### WHAT THE EXERCISE ASKS:
Find every line with the word "render". Copy those lines.

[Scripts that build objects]

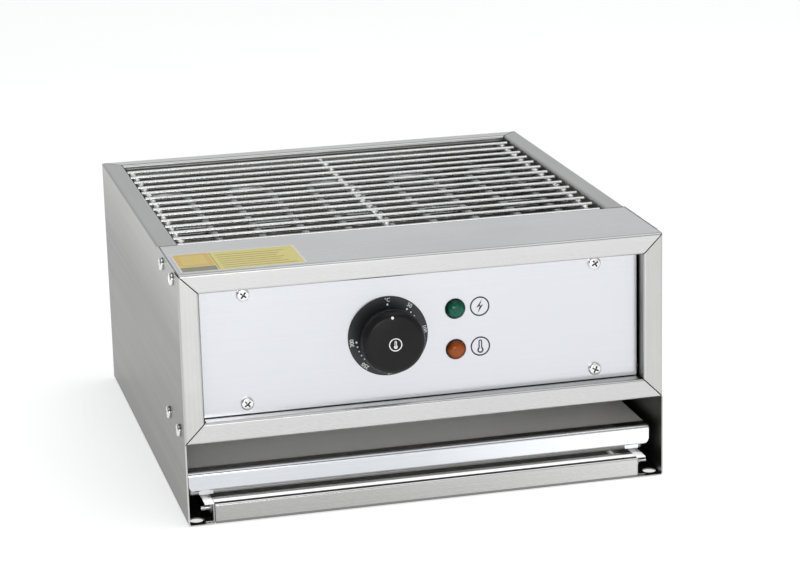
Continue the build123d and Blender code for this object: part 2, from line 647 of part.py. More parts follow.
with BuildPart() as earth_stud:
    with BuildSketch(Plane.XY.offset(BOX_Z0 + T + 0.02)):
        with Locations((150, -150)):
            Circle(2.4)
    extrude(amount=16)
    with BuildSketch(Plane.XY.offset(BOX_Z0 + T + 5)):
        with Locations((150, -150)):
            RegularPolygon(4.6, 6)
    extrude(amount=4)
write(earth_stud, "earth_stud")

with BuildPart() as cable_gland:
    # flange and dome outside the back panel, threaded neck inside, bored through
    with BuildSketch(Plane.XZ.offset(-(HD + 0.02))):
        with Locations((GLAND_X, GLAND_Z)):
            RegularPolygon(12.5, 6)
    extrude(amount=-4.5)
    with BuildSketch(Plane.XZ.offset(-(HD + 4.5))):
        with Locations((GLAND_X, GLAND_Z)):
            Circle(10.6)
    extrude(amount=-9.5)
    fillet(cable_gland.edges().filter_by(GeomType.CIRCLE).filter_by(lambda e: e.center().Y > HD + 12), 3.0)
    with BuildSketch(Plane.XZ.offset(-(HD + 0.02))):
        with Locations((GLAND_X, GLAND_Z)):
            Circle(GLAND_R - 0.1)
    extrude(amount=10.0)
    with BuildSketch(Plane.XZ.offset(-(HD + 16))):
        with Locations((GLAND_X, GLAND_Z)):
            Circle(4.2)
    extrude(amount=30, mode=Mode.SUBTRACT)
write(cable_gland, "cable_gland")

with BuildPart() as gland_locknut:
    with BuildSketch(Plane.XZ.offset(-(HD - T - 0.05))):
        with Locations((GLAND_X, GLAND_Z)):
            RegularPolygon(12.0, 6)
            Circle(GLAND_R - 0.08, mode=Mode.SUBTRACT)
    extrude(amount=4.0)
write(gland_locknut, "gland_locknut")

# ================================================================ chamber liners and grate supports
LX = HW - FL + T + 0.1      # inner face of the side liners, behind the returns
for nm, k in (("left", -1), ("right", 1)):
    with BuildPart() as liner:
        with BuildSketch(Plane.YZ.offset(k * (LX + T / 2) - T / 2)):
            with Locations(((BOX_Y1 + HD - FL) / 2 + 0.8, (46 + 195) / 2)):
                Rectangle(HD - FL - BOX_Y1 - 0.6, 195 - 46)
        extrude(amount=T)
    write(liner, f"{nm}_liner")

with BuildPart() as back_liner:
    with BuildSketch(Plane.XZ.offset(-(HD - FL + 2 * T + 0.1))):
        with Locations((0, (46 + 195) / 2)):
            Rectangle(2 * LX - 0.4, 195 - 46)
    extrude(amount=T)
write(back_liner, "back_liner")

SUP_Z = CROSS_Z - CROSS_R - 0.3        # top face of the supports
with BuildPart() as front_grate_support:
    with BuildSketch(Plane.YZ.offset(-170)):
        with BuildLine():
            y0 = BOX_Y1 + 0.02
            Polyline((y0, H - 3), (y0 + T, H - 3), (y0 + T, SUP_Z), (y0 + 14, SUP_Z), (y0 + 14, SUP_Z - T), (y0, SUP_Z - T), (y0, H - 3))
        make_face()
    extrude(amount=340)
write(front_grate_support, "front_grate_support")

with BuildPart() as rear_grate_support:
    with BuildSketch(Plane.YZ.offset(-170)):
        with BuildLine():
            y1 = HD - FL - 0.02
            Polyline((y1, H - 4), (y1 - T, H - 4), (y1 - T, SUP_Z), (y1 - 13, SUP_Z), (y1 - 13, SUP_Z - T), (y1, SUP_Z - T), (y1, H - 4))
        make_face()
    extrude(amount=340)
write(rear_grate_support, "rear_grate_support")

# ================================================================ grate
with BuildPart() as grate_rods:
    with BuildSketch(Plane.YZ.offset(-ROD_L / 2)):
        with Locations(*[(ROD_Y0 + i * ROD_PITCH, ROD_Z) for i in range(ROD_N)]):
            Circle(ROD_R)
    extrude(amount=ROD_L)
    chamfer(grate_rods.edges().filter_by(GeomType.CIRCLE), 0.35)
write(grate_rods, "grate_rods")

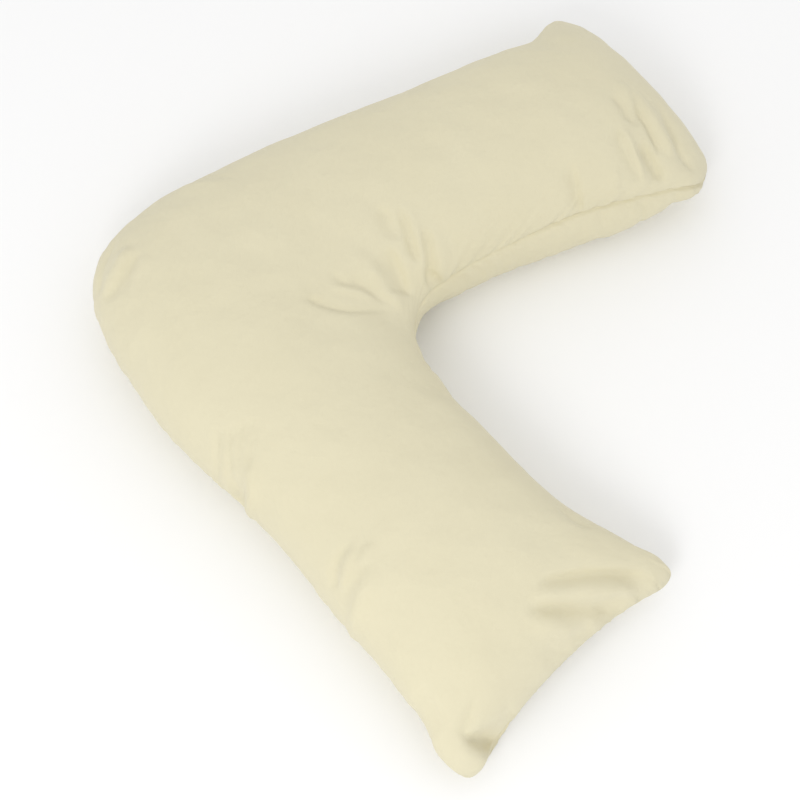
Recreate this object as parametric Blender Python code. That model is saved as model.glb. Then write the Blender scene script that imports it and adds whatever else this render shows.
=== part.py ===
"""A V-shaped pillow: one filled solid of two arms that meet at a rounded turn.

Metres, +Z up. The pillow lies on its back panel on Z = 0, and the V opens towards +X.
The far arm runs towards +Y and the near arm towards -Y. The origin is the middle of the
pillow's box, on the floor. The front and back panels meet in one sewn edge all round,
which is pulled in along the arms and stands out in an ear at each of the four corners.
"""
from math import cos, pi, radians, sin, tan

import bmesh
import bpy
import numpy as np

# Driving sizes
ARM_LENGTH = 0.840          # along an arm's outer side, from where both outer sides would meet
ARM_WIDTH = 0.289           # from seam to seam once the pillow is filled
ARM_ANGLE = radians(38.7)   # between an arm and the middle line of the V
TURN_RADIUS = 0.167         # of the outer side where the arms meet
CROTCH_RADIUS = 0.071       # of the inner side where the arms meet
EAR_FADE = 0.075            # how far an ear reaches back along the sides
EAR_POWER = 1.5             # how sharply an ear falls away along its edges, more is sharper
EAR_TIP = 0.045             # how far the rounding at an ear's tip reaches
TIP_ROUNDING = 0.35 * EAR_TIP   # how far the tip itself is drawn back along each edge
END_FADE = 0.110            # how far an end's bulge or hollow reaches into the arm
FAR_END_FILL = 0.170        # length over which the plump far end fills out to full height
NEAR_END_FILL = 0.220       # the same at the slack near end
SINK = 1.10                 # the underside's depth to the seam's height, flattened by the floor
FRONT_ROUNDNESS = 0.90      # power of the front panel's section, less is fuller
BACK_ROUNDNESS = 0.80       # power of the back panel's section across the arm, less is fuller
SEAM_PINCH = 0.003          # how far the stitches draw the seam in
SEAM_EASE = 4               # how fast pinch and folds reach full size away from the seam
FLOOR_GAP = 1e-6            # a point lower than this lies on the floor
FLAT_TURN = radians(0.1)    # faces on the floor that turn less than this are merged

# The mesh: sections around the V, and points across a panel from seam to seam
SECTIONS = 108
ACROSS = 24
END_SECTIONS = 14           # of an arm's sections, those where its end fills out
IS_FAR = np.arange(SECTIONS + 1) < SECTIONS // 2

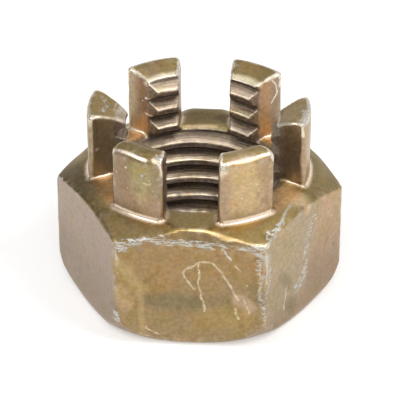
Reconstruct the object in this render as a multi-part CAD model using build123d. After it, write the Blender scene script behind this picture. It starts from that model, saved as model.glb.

### WORKED ANSWER:
Recreate this object as parametric Blender Python code. That model is saved as model.glb. Then write the Blender scene script that imports it and adds whatever else this render shows.
Reconstruct the object in this render as a multi-part CAD model using build123d. After it, write the Blender scene script behind this picture. It starts from that model, saved as model.glb.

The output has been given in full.